The plurality of religious traditions and cultures challenges people in every part of the world today, including the United States, which is now the most religiously diverse country on earth. Diversity, we have here in America and here at Harvard. It is not an ideology invented by the multi-cultural enthusiasts of the left. It is the new reality of our society. Diversity, we have. But what is pluralism? First, pluralism is not diversity alone, but the energetic engagement with that diversity. Diversity can and has meant the creation of religious ghettoes with little traffic between or among them. In this new world of religious diversity, pluralism is not a given, but an achievement. In the world into which we now move, diversity without engagement, without a fabric of relationship, will be increasingly difficult and increasingly dangerous.

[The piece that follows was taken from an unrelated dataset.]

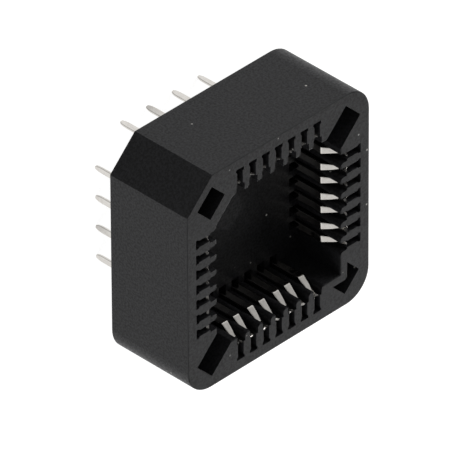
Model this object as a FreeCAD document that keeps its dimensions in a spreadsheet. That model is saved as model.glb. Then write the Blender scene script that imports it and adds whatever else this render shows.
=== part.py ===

Second, pluralism will require not just tolerance, but the active seeking of understanding. Tolerance is a necessary public virtue, but it does not require Christians and Muslims, Hindus, Jews, and ardent secularists to know anything about one another. Tolerance is simply too thin a foundation for a world of religious differences. It does nothing to remove our ignorance of one another, and leaves in place the stereotype, the half truth, the fear that underlies old patterns of division and violence. In the world into which we now move, our ignorance of one another will be increasingly costly. And finally, pluralism is not simply relativism. The new paradigm of pluralism does not require us to leave our identities and our commitments behind, for pluralism is the encounter of commitments. It means holding our deepest differences, even our religious differences, not in isolation, but in relationship to one another. The language of pluralism is that of dialogue and encounter give and take, criticism and self criticism. In the world into which we now move, it is a language we will have to learn.
Whether in India or America, whether on New Hampshire Avenue or at Harvard University, the challenge for all of us today is how to shape societies, nations, neighbourhoods, and universities that now replicate and potentially may reconfigure the differences that have long divided humankind.